Your Devon holiday means you’re on the team too
Keeping the Wheatland Farm conservation project feasible is where you come into the story. Wheatland Farm has always been determined to follow a low carbon, socially responsible and environmentally sustainable business model, and it’s your holiday in the eco lodges that makes that viable. Maggie says, “It’s about building a sustainable tourism business that showcases and also protects the countryside, rather than trying to ‘green’ an conventional holiday business. It has never been primarily about profit, and that’s a subtly different starting point from most holiday companies, even green ones.
“Yes, we farm host a few cows – the grazers in our rewilding project – but it’s your stay that really funds Wheatland Farm as a Devon nature reserve. Most farmers we know rely pretty heavily on agricultural subsidies. From 2011 until 2021 we had a bit of help from the government’s Higher Level Stewardship scheme (it bought gates, paid for hedges to be laid, and an orchard to be replanted), but that’s not what’s keeping us going. Your holiday really does pay to keep this part of Devon as lovely (more lovely even) than it was when you found it.”
Wheatland Farm’s Devon Eco Lodges have won numerous awards, including the top award for sustainable tourism in England in 2012 and again in 2015 (the VisitEngland award for sustainable tourism). It also held gold level approval from the Devon Wildlife Trust for the duration of its accommodation scheme.
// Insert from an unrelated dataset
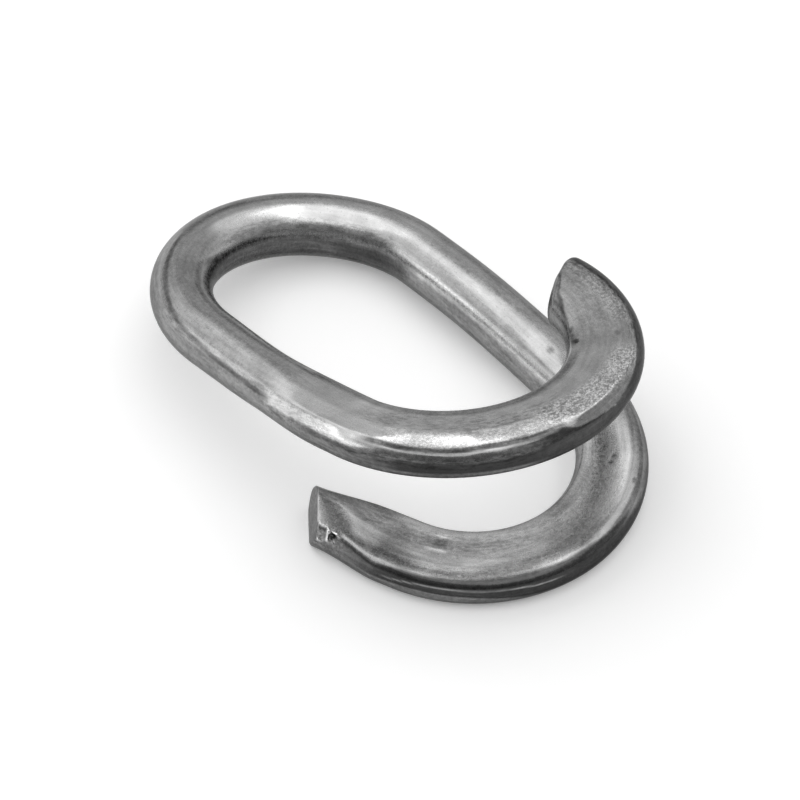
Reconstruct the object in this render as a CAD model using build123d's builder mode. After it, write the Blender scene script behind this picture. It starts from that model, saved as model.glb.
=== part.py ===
from build123d import *
import os

# Lap link for joining two chain ends: one round bar, bent one and a half turns into a long
# oval, so that its two ends lap over one another with a gap between them.  Both laps are
# pressed flat on top and underneath, and both ends are sheared off at a slant.
# The link lies on its lower lap and on its closed bow.  Millimetres, Z up, floor at z = 0.

# Bar
bar_diameter = 6.35
necked_diameter = 5.8  # upper leg, which the bend has drawn thinner

# Oval seen from above, along the centreline of the bar
bow_radius = 13.35
upper_leg_length = 21.0
lower_leg_length = 22.7
upper_lap_angle = 135.0  # turn of the bow in the upper lap
upper_end_angle = 47.0  # further turn, on a wider radius, up to the upper end
upper_end_radius = 15.0
lower_lap_angle = 158.9
tail_length = 10.0  # straight end of the lower lap

# Height of the bar's underside above the floor
upper_end_rise = 11.2
upper_end_slope = 0.27
upper_crown_rise = 16.1
upper_crown_share = 0.6  # of the way from the upper end to the root of the upper lap
upper_lap_root_rise = 13.05
upper_leg_rise = 8.8
upper_leg_root_rise = 7.0
closed_bow_rise = 2.1
touch_down_share = 0.84  # of the way round the closed bow
lower_leg_rise = 0.7

# Pressed laps
lap_width = 7.35
lap_thickness = 3.65
lap_flat_width = 5.95
flat_crown = 0.12  # how far each pressed face still bulges
upper_lap_lean = 12.4  # degrees by which the outer edge of the upper lap is raised
upper_press_length = 56.2  # from the upper end to where the bar is round again
upper_run_out = 12.2
lower_press_length = 55.4
lower_run_out = 30.4

# Sheared ends
upper_end_width = 7.1
lower_end_width = 5.8
end_thickness = 4.9
end_flat_width = 3.8
upper_taper_length = 12.0
lower_taper_length = 8.0
upper_shear_angle = 19.0
lower_shear_angle = 30.0
shear_slant = 14.0
shear_allowance = 3.5  # bar past each end, which the shear takes off
shear_window = lap_width + shear_allowance
upper_end_rounding = 1.0

station_spacing = 4.0
half_turn = 180.0


def ease(value, start, full):
    """Smooth change from 0 at start to 1 at full."""
    share = min(max((value - start) / (full - start), 0), 1)
    return share * share * (3 - 2 * share)


def mix(first, second, share):
    """Value that lies a share of the way from first to second."""
    return first + (second - first) * share


# Centreline seen from above, from the upper end clockwise down to the lower end.
with BuildLine():
    upper_bow = CenterArc((upper_leg_length, 0), bow_radius, -90, upper_lap_angle)
    upper_end_arc = JernArc(upper_bow @ 1, upper_bow % 1, upper_end_radius, upper_end_angle)
    upper_blank = Line(
        upper_end_arc @ 1 + (upper_end_arc % 1) * shear_allowance, upper_end_arc @ 1
    )
    upper_leg = Line(upper_bow @ 0, (0, -bow_radius))
    closed_bow = CenterArc((0, 0), bow_radius, -90, -180)
    lower_leg = Line(closed_bow @ 1, (lower_leg_length, bow_radius))
    lower_bow = CenterArc((lower_leg_length, 0), bow_radius, 90, -lower_lap_angle)
    tail = Line(lower_bow @ 1, lower_bow @ 1 + (lower_bow % 1) * tail_length)
    lower_blank = Line(tail @ 1, tail @ 1 + (tail % 1) * shear_allowance)
upper_edges = [upper_blank, upper_end_arc, upper_bow, upper_leg]
lower_edges = [closed_bow, lower_leg, lower_bow, tail, lower_blank]
plan = Wire(upper_edges + lower_edges)

# Distances along that line.
upper_end = upper_blank.length
upper_lap_root = upper_end + upper_end_arc.length + upper_bow.length
upper_crown = mix(upper_end, upper_lap_root, upper_crown_share)
upper_leg_middle = upper_lap_root + upper_leg.length / 2
upper_leg_root = upper_lap_root + upper_leg.length
closed_crown = upper_leg_root + closed_bow.length / 2
touch_down = upper_leg_root + closed_bow.length * touch_down_share
lower_lap_root = upper_leg_root + closed_bow.length + lower_leg.length
lower_end = lower_lap_root + lower_bow.length + tail.length

# Underside of the bar, unrolled: distance along the centreline against height.
with BuildLine() as underside:
    blank_rise = upper_end_rise - upper_end_slope * shear_allowance
    upper_blank_rise = Line((0, blank_rise), (upper_end, upper_end_rise))
    Spline(
        (upper_end, upper_end_rise),
        (upper_crown, upper_crown_rise),
        (upper_lap_root, upper_lap_root_rise),
        (upper_leg_middle, upper_leg_rise),
        (upper_leg_root, upper_leg_root_rise),
        (closed_crown, closed_bow_rise),
        (touch_down, 0),
        tangents=((1, upper_end_slope), (1, 0)),
    )
    Spline(
        (touch_down, 0),
        ((touch_down + lower_lap_root) / 2, lower_leg_rise),
        (lower_lap_root, 0),
        tangents=((1, 0), (1, 0)),
    )
    Line((lower_lap_root, 0), (lower_end, 0))
    lower_blank_rise = Line((lower_end, 0), (lower_end + shear_allowance, 0))


def section_sizes(distance):
    """Half width, half thickness and crease position of the bar at a distance along it."""
    from_upper_end = distance - upper_end
    from_lower_end = lower_end - distance
    necking = ease(distance, closed_crown, upper_leg_middle)
    radius = mix(bar_diameter, necked_diameter, necking) / 2
    upper_press = ease(from_upper_end, upper_press_length, upper_press_length - upper_run_out)
    lower_press = ease(from_lower_end, lower_press_length, lower_press_length - lower_run_out)
    press = max(upper_press, lower_press)
    upper_taper = ease(from_upper_end, upper_taper_length, 0)
    lower_taper = ease(from_lower_end, lower_taper_length, 0)
    taper = max(upper_taper, lower_taper)
    end_width = lower_end_width if lower_taper > upper_taper else upper_end_width
    diagonal = radius / 2**0.5

    def size(round_size, lap_size, end_size):
        return mix(mix(round_size, lap_size / 2, press), end_size / 2, taper)

    half_width = size(radius, lap_width, end_width)
    half_thickness = size(radius, lap_thickness, end_thickness)
    crease_x = size(diagonal, lap_flat_width, end_flat_width)
    crease_y = size(diagonal, lap_thickness - 2 * flat_crown, end_thickness - 2 * flat_crown)
    return half_width, half_thickness, crease_x, crease_y, upper_press * upper_lap_lean


def square_location(unrolled, slope, half_thickness, lean):
    """Place square to the bar, x outward from the oval and y up out of the pressed face."""
    below = plan.position_at(unrolled.X, PositionMode.LENGTH)
    along = plan.tangent_at(unrolled.X, PositionMode.LENGTH)
    centre = below + Vector(0, 0, unrolled.Y + half_thickness)
    direction = along * slope.X + Vector(0, 0, slope.Y)
    outward = Vector(0, 0, 1).cross(along)
    return Plane(centre, x_dir=outward, z_dir=direction) * Rotation(0, 0, lean)


station_count = round(underside.wire().length / station_spacing)
sections = []
for station in range(station_count + 1):
    unrolled = underside.wire() @ (station / station_count)
    slope = underside.wire() % (station / station_count)
    half_width, half_thickness, crease_x, crease_y, lean = section_sizes(unrolled.X)
    with BuildLine(square_location(unrolled, slope, half_thickness, lean)):
        outer = ThreePointArc((crease_x, -crease_y), (half_width, 0), (crease_x, crease_y))
        top = ThreePointArc((crease_x, crease_y), (0, half_thickness), (-crease_x, crease_y))
        inner = ThreePointArc((-crease_x, crease_y), (-half_width, 0), (-crease_x, -crease_y))
        bottom = ThreePointArc((-crease_x, -crease_y), (0, -half_thickness), (crease_x, -crease_y))
    sections.append(Face(Wire([outer, top, inner, bottom])))

upper_square = square_location(
    upper_blank_rise @ 1, upper_blank_rise % 1, end_thickness / 2, upper_lap_lean
)
lower_square = square_location(lower_blank_rise @ 0, lower_blank_rise % 0, end_thickness / 2, 0)

with BuildPart() as connecting_link:
    loft(sections)
    with BuildSketch(upper_square * Rotation(shear_slant, half_turn + upper_shear_angle, 0)):
        Rectangle(shear_window, shear_window)
    extrude(amount=2 * shear_allowance, mode=Mode.SUBTRACT)
    with BuildSketch(lower_square * Rotation(-shear_slant, lower_shear_angle, 0)):
        Rectangle(shear_window, shear_window)
    extrude(amount=2 * shear_allowance, mode=Mode.SUBTRACT)
    upper_face = connecting_link.faces().filter_by(GeomType.PLANE).sort_by(Axis.Z)[-1]
    fillet(upper_face.edges(), radius=upper_end_rounding)

# Origin at the middle of the link's footprint, on the floor.
box = connecting_link.part.bounding_box()
footprint_middle = Location((-box.center().X, -box.center().Y, -box.min.Z))
placed_link = connecting_link.part.moved(footprint_middle)
placed_link.label = "connecting_link"

os.makedirs("parts", exist_ok=True)
export_step(placed_link, "parts/connecting_link.step")
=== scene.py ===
import math

import bpy
import numpy as np
from mathutils import Matrix, Vector


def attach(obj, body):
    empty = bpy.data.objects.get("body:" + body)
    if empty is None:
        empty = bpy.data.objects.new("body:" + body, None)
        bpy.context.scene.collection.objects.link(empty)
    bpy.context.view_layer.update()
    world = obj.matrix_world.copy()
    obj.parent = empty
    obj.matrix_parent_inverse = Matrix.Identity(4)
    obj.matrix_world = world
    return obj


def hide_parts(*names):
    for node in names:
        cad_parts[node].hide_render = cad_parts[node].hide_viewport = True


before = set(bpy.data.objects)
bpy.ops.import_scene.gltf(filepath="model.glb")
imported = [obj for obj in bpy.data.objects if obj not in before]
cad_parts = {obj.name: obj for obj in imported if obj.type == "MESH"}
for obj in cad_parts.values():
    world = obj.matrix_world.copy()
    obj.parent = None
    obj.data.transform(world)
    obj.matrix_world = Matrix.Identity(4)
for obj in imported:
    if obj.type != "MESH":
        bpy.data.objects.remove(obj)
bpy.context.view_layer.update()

# Sizes are in millimetres until the vertices are written, as in the part's own source.
MM = 0.001

# Bar, and the oval it is bent to
BAR_DIAMETER = 6.35
NECKED_DIAMETER = 5.8
BOW_RADIUS = 13.35
UPPER_LEG = 21.0
LOWER_LEG = 22.7
UPPER_LAP_ANGLE = 135.0
UPPER_END_ANGLE = 47.0
UPPER_END_RADIUS = 15.0
LOWER_LAP_ANGLE = 158.9
TAIL = 10.0

# Height of the underside
UPPER_END_RISE = 11.2
UPPER_END_SLOPE = 0.27
UPPER_CROWN_RISE = 16.1
UPPER_LAP_ROOT_RISE = 13.05
UPPER_LEG_RISE = 8.8
UPPER_LEG_ROOT_RISE = 7.0
CLOSED_BOW_RISE = 2.1
LOWER_LEG_RISE = 0.7
UPPER_CROWN_SHARE = 0.6
TOUCH_DOWN_SHARE = 0.84

# Pressed laps and sheared ends
LAP_WIDTH = 7.35
LAP_THICKNESS = 3.65
LAP_FLAT = 5.95
FLAT_CROWN = 0.12
LAP_LEAN = 12.4
UPPER_PRESS = 56.2
UPPER_RUN_OUT = 12.2
LOWER_PRESS = 55.4
LOWER_RUN_OUT = 30.4
UPPER_END_WIDTH = 7.1
LOWER_END_WIDTH = 5.8
END_THICKNESS = 4.9
END_FLAT = 3.8
UPPER_TAPER = 12.0
LOWER_TAPER = 8.0
UPPER_SHEAR = 19.0
LOWER_SHEAR = 30.0
SLANT = 14.0
SHEAR_REACH = 12.0

# Mesh
STATIONS = 640
SECTION_POINTS = 112
END_ROWS = 12
END_REACH = 1.5
END_RINGS = 10
LEVELLED_BY = 0.35
EDGE_ANGLE = 35.0
SLOPE_STEP = 0.01

# A place on the bar is (along, around). Along is the distance down the centreline from the
# upper end. Around is the share of the way round the section: 0 is the lower outer crease,
# 0.125 the middle of the outer side and 0.625 the middle of the inner side.
OUTER_CREASE = 0.25
TOP = 0.375
INNER_CREASE = 0.5
UNDERSIDE = 0.875


def ease(value, start, full):
    """Smooth change from 0 at start to 1 at full."""
    share = np.clip((value - start) / (full - start), 0.0, 1.0)
    return share * share * (3.0 - 2.0 * share)


def mix(first, second, share):
    """Value that lies a share of the way from first to second."""
    return first + (second - first) * share


def bump_at(value, middle, half):
    """1 at the middle, falling smoothly to 0 at half to either side."""
    return ease(np.abs(value - middle), half, 0.0)


def between(value, low, high, edge):
    """1 between two values, with smooth edges of that width outside them."""
    return ease(value, low - edge, low) * ease(value, high + edge, high)


def through(table, place, column=1):
    """Value at a place, from a table whose rows start with their own place along the bar."""
    return np.interp(place, [row[0] for row in table], [row[column] for row in table])


# ---- Centreline -----------------------------------------------------------------

class Plan:
    """Line of arcs and straights seen from above, from the upper end to the lower end."""

    def __init__(self):
        self.runs = []
        self.length = 0.0

    def run(self, length, radius=0.0):
        """Straight run, or one that turns clockwise on a radius."""
        if self.runs:
            x, y, heading = self.place(np.array([self.length]))
            x, y, heading = x[0], y[0], heading[0]
        else:
            x, y, heading = 0.0, 0.0, 0.0
        self.runs.append((self.length, length, radius, x, y, heading))
        self.length += length
        return self.length

    def place(self, distance):
        """x, y and heading at distances along the line; it goes on straight past both ends."""
        x = np.zeros_like(distance)
        y = np.zeros_like(distance)
        heading = np.zeros_like(distance)
        for index, (start, length, radius, x0, y0, h0) in enumerate(self.runs):
            here = distance >= start
            if index == 0:
                here = np.ones_like(distance, bool)
            gone = distance[here] - start
            if index == 0:
                before = np.minimum(gone, 0.0)
                gone = np.maximum(gone, 0.0)
            else:
                before = np.zeros_like(gone)
            beyond = np.maximum(gone - length, 0.0)
            gone = np.minimum(gone, length)
            if radius:
                turned = h0 - gone / radius
                px = x0 + radius * (math.sin(h0) - np.sin(turned))
                py = y0 + radius * (np.cos(turned) - math.cos(h0))
            else:
                turned = np.full_like(gone, h0)
                px = x0 + gone * math.cos(h0)
                py = y0 + gone * math.sin(h0)
            px += beyond * np.cos(turned) + before * math.cos(h0)
            py += beyond * np.sin(turned) + before * math.sin(h0)
            x[here], y[here], heading[here] = px, py, turned
        return x, y, heading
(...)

Ian and Maggie look forward to welcoming you to Wheatland Farm. Ian says, “We love to talk to people about what we’re doing. But only if you’re interested of course. We’re certainly not banging on your door and lecturing – but we’re usually around and often have time to chat, whether it’s about wildlife, green building, energy management or whatever. And we hope you love this special place as much as we do!”